I'm lying on the beach in Maui right now and am blown away by all that I'm seeing and smelling and feeling. Beautiful seems like a disgustingly hideous word compared to all that is here. It feels wrong trying to describe this experience in words, but I'm going to make an attempt anyway.

The sand beneath the pads of my feet feels like a million massage balls exploding under my touch and it's incredible. The wind sweeping over my skin reminds me of when my mom used to rub my arms and squeeze my hand before bed in lower school. Somehow the smell of the sky and ocean here can make you feel cleansed, as if you're inhaling something more than air, but something else. Something that you've needed for so long. For the first time in a while, I am acknowledging that I'm breathing, tasting every breath and savoring the pleasant beach after taste left behind.

It's easy to get lost in all this simplicity.
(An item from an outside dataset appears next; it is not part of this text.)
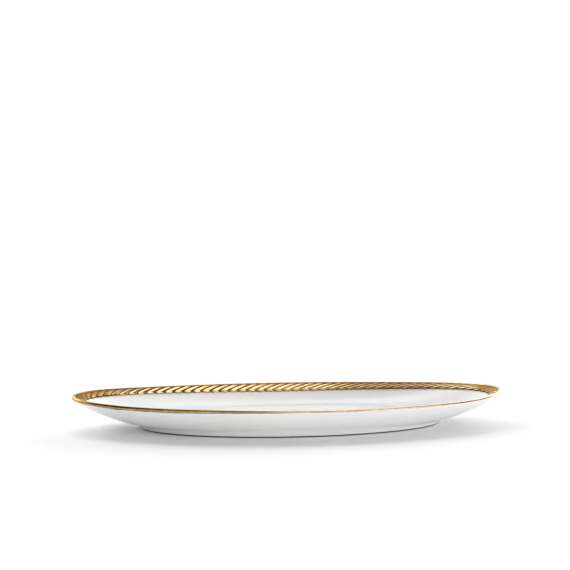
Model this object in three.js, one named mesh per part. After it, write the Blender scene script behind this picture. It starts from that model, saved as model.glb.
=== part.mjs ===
// A long oval china serving platter with a flared wall, a low foot ring and a gilded rope border.
//
// Frame: +Z up, the table is z = 0, the origin is on the table under the middle of the platter,
// +X runs to one tip and +Y to the middle of one long side. Millimetres throughout.
//
// Every horizontal outline is an oval. A "ring" names one of them by its half-length (tip), its
// half-width (side), its height at the sides, and how much higher it stands at the two tips (rise).
// A meridian is the curve from the rim down to the middle in the plane of one oval angle.

import * as THREE from "three";

// ---- Driving dimensions ----

const LENGTH = 533; // rim, tip to tip
const WIDTH = 254; // rim, across the middle
const RIM_HEIGHT = 36.5; // rim above the table at the middle of a long side
const TIP_RISE = 4.8; // how much higher the rim stands at its two tips
const TIP_SHARPNESS = 3.5; // power of the cosine: a larger one starts the rise nearer the tip

const TIP_OVERHANG = 80; // the rim's reach beyond the foot, at a tip
const SIDE_OVERHANG = 32.6; // the same at the middle of a long side
const FOOT_CLEARANCE = 6.6; // the wall's underside above the table, where it leaves the foot
const FOOT_THICKNESS = 6;
const FOOT_FLARE = 4; // the foot's outside spreads by this from the table up to the wall
const FOOT_DRAFT = 0.6; // its inside leans in by this
const BARE_EDGE_HEIGHT = 1.2; // unglazed bottom of the foot
const BARE_EDGE_CHAMFER = 1;

const FLOOR_HEIGHT = 10; // top of the flat floor above the table
const BASE_THICKNESS = 5;
const FLOOR_INSET = 8.5; // the flat floor ends this far inside the foot's outside

const LIP_WIDTH = 3; // gilded rim, across its top
const LIP_DEPTH = 3.9; // gilded rim, down its outside
const LIP_ROUND = 0.7; // drop from the crest to where the rope starts
const LIP_SHOULDER = 0.23; // drop from the crest to the rounding half-way to either side
const LIP_CORNER = 1.4; // drop from the crest to the top of the upright outside
const LIP_DRAFT = 0.4; // the gilded rim leans out by this from its lower edge to its widest

const ROPE_WIDTH = 15; // relief border, measured down the inner slope
const ROPE_THICKNESS = 2.3; // at the top of a strand
const GROOVE_SHARE = 0.5; // thickness left in a groove, as a share of a strand's
const STRAND_PITCH = 13.57; // from strand to strand, along the rim
const STRAND_START = 4.5; // from the +X tip to the first groove, along the rim
const STRAND_LEAD = 27.5; // how far a strand runs along the rim while it crosses the border
const STRAND_TURN = 5; // power of the turn down the slope: a larger one turns nearer the inner end
const SCALLOP = 1.1; // the rounded inner ends of the strands stand out by this beyond the grooves

const SEAM = 0.35; // clearance between neighbouring sub-parts

// ---- Facets ----

const STATIONS = 96; // round the plain ovals
const STATIONS_PER_STRAND = 3;
const WALL_STEPS = 5; // down the wall, inside and outside
const ARC_STEPS = 80; // for measuring a meridian's length
const RIM_ARC_STEPS = 2400; // for measuring the rim's length
const SMALL_ANGLE = 1e-3; // step for the direction along the rim

// The rope's section, from the lip inwards. Crown: share of the width, share of the thickness.
const ROPE_CROWN = [[0, 0.25], [0.26, 0.62], [0.56, 0.96], [0.8, 0.9], [0.96, 0.42]];
const ROPE_BACK = [1, 0.66, 0.33, 0];
const SEAT_STEPS = [0.067, 0.333, 0.667, 1]; // shares of the rope's seat, down the wall

// Shares of a meridian's reach and climb that its two Bezier handles take.
const RIM_HANDLE = { reach: 0.25, climb: 0.41 };
const FOOT_HANDLE = { reach: 0.34, climb: 0.13 };
const FLOOR_HANDLE = { reach: 0.32, climb: 0 };

// ---- Rings that several sub-parts share ----

const rimTip = LENGTH / 2;
const rimSide = WIDTH / 2;
const footTip = rimTip - TIP_OVERHANG;
const footSide = rimSide - SIDE_OVERHANG;
const baseUnderside = FLOOR_HEIGHT - BASE_THICKNESS;

const ropeStart = ring(rimTip - LIP_WIDTH, rimSide - LIP_WIDTH, RIM_HEIGHT - LIP_ROUND, TIP_RISE);
const lipFoot = ring(rimTip - LIP_DRAFT, rimSide - LIP_DRAFT, RIM_HEIGHT - LIP_DEPTH, TIP_RISE);
const floorEdge = ring(footTip - FLOOR_INSET, footSide - FLOOR_INSET, FLOOR_HEIGHT);
const footTop = ring(footTip + FOOT_FLARE, footSide + FOOT_FLARE, FOOT_CLEARANCE);

const porcelain = { color: 0xf3f3f1, roughness: 0.12, metalness: 0 };
const gold = { color: 0xb68d4c, roughness: 0.22, metalness: 1 };
const bareBody = { color: 0xe6dfd2, roughness: 0.75, metalness: 0 };

/** An oval outline; grow() widens it and lifts it. */
function ring(tip, side, height, rise = 0) {
  const grow = (wider, higher = 0) => ring(tip + wider, side + wider, height + higher, rise);
  return { tip, side, height, rise, grow };
}

/** The point of a ring at an oval angle, counted from +X towards +Y. */
function place({ tip, side, height, rise }, angle) {
  const tipShare = Math.abs(Math.cos(angle)) ** TIP_SHARPNESS;
  return new THREE.Vector3(
    tip * Math.cos(angle),
    side * Math.sin(angle),
    height + rise * tipShare,
  );
}

/** A ring part of the way between two others. */
function between(from, to, { reach, climb }) {
  const mix = THREE.MathUtils.lerp;
  return ring(
    mix(from.tip, to.tip, reach),
    mix(from.side, to.side, reach),
    mix(from.height, to.height, climb),
    mix(from.rise, to.rise, climb),
  );
}

/** A Bezier meridian from an upper ring to a lower one; gives the curve at an oval angle. */
function meridian(upper, upperHandle, lower, lowerHandle) {
  const rings = [
    upper,
    between(upper, lower, upperHandle),
    between(lower, upper, lowerHandle),
    lower,
  ];
  return (angle) => {
    const curve = new THREE.CubicBezierCurve3(...rings.map((each) => place(each, angle)));
    curve.arcLengthDivisions = ARC_STEPS;
    return curve;
  };
}

const innerFace = meridian(ropeStart, RIM_HANDLE, floorEdge, FLOOR_HANDLE);
const outerFace = meridian(lipFoot.grow(0, -2 * SEAM), RIM_HANDLE, footTop, FOOT_HANDLE);

/** A point at a distance down the inner face from the rope's start, raised off it by height. */
function onInnerFace(angle, distance, height = 0) {
  const curve = innerFace(angle);
  const share = distance / curve.getLength();
  const point = curve.getPointAt(share);
  const along = innerFace(angle + SMALL_ANGLE).getPointAt(share).sub(point);
  const normal = along.cross(curve.getTangentAt(share)).normalize();
  return point.addScaledVector(normal, height);
}

/** Evenly spaced oval angles for the plain rings. */
function stationAngles() {
  return Array.from({ length: STATIONS }, (_, i) => (2 * Math.PI * i) / STATIONS);
}

/** A closed ring-shaped solid through sections that all have the same number of points. */
function ringSolid(sections) {
  const points = sections[0].length;
  const index = [];
  sections.forEach((_, i) => {
    const here = i * points;
    const next = ((i + 1) % sections.length) * points;
    for (let j = 0; j < points; j += 1) {
      const k = (j + 1) % points;
      index.push(here + j, next + j, here + k);
      index.push(here + k, next + j, next + k);
    }
  });
  const positions = sections.flat().flatMap((point) => point.toArray());
  const geometry = new THREE.BufferGeometry();
  geometry.setAttribute("position", new THREE.Float32BufferAttribute(positions, 3));
  geometry.setIndex(index);
  geometry.computeVertexNormals();
  return geometry;
}

/** A ring-shaped solid whose section is a list of rings. */
function ovalSolid(rings) {
  return ringSolid(stationAngles().map((angle) => rings.map((each) => place(each, angle))));
}

/** The flat oval floor, a plate as thick as the base. */
function wellBase() {
  const outline = new THREE.Shape();
  outline.absellipse(0, 0, floorEdge.tip - SEAM, floorEdge.side - SEAM, 0, 2 * Math.PI);
  const plate = new THREE.ExtrudeGeometry(outline, {
    depth: BASE_THICKNESS,
    bevelEnabled: false,
    curveSegments: STATIONS / 2, // each half of the oval
  });
  return plate.translate(0, 0, baseUnderside);
}

/** The wall: up its outside from the foot, under the lip and the rope, and down its inside. */
function flaredWall() {
  const steps = Array.from({ length: WALL_STEPS + 1 }, (_, i) => i / WALL_STEPS);
  const ropeSeat = ROPE_WIDTH + SEAM;
  const seat = ring(floorEdge.tip, floorEdge.side, baseUnderside);
  const heel = ring(footTop.tip, footTop.side, baseUnderside);
  return ringSolid(
    stationAngles().map((angle) => {
      const outside = outerFace(angle);
      const insideLength = innerFace(angle).getLength();
      const bareSlope = insideLength - ropeSeat;
      return [
        place(seat, angle),
        place(heel, angle),
        ...steps.map((share) => outside.getPointAt(1 - share)),
        ...SEAT_STEPS.map((share) => onInnerFace(angle, share * ropeSeat, -SEAM)),
        ...steps.map((share) => onInnerFace(angle, insideLength - bareSlope * (1 - share))),
      ];
    }),
  );
}

/** The foot ring, from the top of its bare edge up to the underside of the dish. */
function footRing() {
  const bottom = BARE_EDGE_HEIGHT + SEAM;
  const top = baseUnderside - SEAM;
  const inner = -FOOT_THICKNESS;
  return ovalSolid([
    ring(footTip + inner, footSide + inner, bottom),
    ring(footTip, footSide, bottom),
    ring(footTip + FOOT_FLARE, footSide + FOOT_FLARE, top),
    ring(footTip + inner - FOOT_DRAFT, footSide + inner - FOOT_DRAFT, top),
  ]);
}

/** The unglazed edge that the platter stands on, chamfered inside and outside. */
function footBearingBand() {
  const outside = ring(footTip, footSide, 0);
  const inside = outside.grow(-FOOT_THICKNESS);
  return ovalSolid([
    inside.grow(BARE_EDGE_CHAMFER),
    outside.grow(-BARE_EDGE_CHAMFER),
    outside.grow(0, BARE_EDGE_CHAMFER),
    outside.grow(0, BARE_EDGE_HEIGHT),
    inside.grow(0, BARE_EDGE_HEIGHT),
    inside.grow(0, BARE_EDGE_CHAMFER),
  ]);
}

/** The rounded gilded rim, lying over the top and the outside of the wall's edge. */
function gildedLip() {
  const crest = ring(rimTip - LIP_WIDTH / 2, rimSide - LIP_WIDTH / 2, RIM_HEIGHT, TIP_RISE);
  const quarter = LIP_WIDTH / 4;
  return ovalSolid([
    lipFoot,
    ring(rimTip, rimSide, RIM_HEIGHT - LIP_DEPTH / 2, TIP_RISE),
    ring(rimTip, rimSide, RIM_HEIGHT - LIP_CORNER, TIP_RISE),
    crest.grow(quarter, -LIP_SHOULDER),
    crest,
    crest.grow(-quarter, -LIP_SHOULDER),
    ropeStart,
  ]);
}

/** The oval angle at an arc length along the rim. */
function rimAngle(rim, distance) {
  const share = THREE.MathUtils.euclideanModulo(distance / rim.getLength(), 1);
  return 2 * Math.PI * rim.getUtoTmapping(share);
}

/** How far along the rim a strand has run at a distance down the slope. */
function strandLead(distance) {
  const share = distance / ROPE_WIDTH;
  const order = STRAND_TURN + 1;
  return STRAND_LEAD * (order * share - share ** order) / STRAND_TURN;
}

/**
 * The twisted rope in relief. Each section follows a strand across the border: it starts at the
 * lip, rises to the full thickness near its inner end and rounds over there.
 */
function ropeBorder() {
  const rim = new THREE.EllipseCurve(0, 0, rimTip, rimSide);
  rim.arcLengthDivisions = RIM_ARC_STEPS;
  const strands = Math.round(rim.getLength() / STRAND_PITCH);
  const stations = strands * STATIONS_PER_STRAND;
  const startEdge = 2 * SEAM;

  return ringSolid(
    Array.from({ length: stations }, (_, i) => {
      const swell = Math.abs(Math.sin((Math.PI * i) / STATIONS_PER_STRAND));
      const thickness = ROPE_THICKNESS * THREE.MathUtils.lerp(GROOVE_SHARE, 1, swell);
      const reach = ROPE_WIDTH - SCALLOP * (1 - swell) - startEdge;
      const onStrand = (share, height) => {
        const distance = startEdge + share * reach;
        const start = STRAND_START + (i / stations) * rim.getLength();
        const angle = rimAngle(rim, start + strandLead(distance));
        return onInnerFace(angle, distance, height);
      };
      return [
        ...ROPE_CROWN.map(([share, height]) => onStrand(share, height * thickness)),
        ...ROPE_BACK.map((share) => onStrand(share, 0)),
      ];
    }),
  );
}

/** One sub-part as a named mesh with its own material. */
function subPart(name, geometry, finish) {
  const mesh = new THREE.Mesh(geometry, new THREE.MeshStandardMaterial(finish));
  mesh.name = name;
  return mesh;
}

const platter = new THREE.Group();
platter.add(
  subPart("well_base", wellBase(), porcelain),
  subPart("flared_wall", flaredWall(), porcelain),
  subPart("foot_ring", footRing(), porcelain),
  subPart("foot_bearing_band", footBearingBand(), bareBody),
  subPart("rope_border", ropeBorder(), gold),
  subPart("gilded_lip", gildedLip(), gold),
);

export default platter;
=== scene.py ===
"""A long oval china serving platter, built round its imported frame.

The platter is one fired piece of white porcelain. Its looks are made of four surfaces: the
glazed body, the bare edge of its foot ring, the twisted-rope border in gilded relief, and the
gilded lip. All of them share one form: a stack of ovals that grows from the floor to the rim
and lifts at the two tips.
"""

import logging
import math
from dataclasses import dataclass, replace
from enum import Enum
from typing import Any

import bpy
import numpy as np
from bpy.types import Material, Node, NodeSocket, NodeTree, Object
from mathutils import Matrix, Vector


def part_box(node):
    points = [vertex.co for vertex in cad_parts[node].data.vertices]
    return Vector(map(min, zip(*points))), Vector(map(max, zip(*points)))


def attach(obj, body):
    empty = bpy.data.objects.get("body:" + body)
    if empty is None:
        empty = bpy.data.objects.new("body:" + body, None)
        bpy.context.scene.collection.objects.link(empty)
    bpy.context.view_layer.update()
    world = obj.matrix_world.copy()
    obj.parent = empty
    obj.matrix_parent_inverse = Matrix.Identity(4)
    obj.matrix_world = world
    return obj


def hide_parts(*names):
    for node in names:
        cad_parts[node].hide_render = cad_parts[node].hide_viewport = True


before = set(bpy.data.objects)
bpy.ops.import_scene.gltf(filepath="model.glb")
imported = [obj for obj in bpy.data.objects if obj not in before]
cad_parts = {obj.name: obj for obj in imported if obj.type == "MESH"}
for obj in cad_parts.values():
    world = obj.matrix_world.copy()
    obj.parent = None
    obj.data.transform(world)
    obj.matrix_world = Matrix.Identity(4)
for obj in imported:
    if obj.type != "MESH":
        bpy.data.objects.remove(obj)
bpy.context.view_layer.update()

Array = np.ndarray
Pair = tuple[float, float]
Steps = tuple[Pair, ...]  # over a section, each outwards all round and up

MM = 0.001
NOISE_SPAN = (0.3, 0.7)  # where most values of a noise texture lie
TRANSLUCENCY = 0.12  # share of the light that a thin glazed wall scatters
QUADRATURE_SPOTS = 12  # per arc length
NEWTON_STEPS = 6
RIM_SAMPLES = 14401
LOG = logging.getLogger("platter")


# ---- Small helpers ----


def linear(hex_colour: str) -> tuple[float, float, float, float]:
    """Turns an sRGB hex colour into linear RGBA.

    Args:
        hex_colour: Six hex digits, such as "f4f2ee".

    Returns:
        Linear red, green, blue, and an alpha of one.
    """
    share = np.array([int(hex_colour[i : i + 2], 16) / 255 for i in (0, 2, 4)])
    low = share / 12.92
    high = ((share + 0.055) / 1.055) ** 2.4
    return (*np.where(share <= 0.04045, low, high).tolist(), 1.0)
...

You breathe and sit and eat the world with your eyes and feel everything, and your skin feels electric. Like a static current just above your body; close enough to make every inch of your skin hyper aware of the world. So when the sun bends down to kiss your toes, you feel like you can kiss it gently back, then lay down in the sand and let the wind brush your hair smooth.

I wish so much I could bring this to you, whomever is reading this. I want you to feel this with me, and share it with everyone else you know. Because everyone deserves to feel this peace.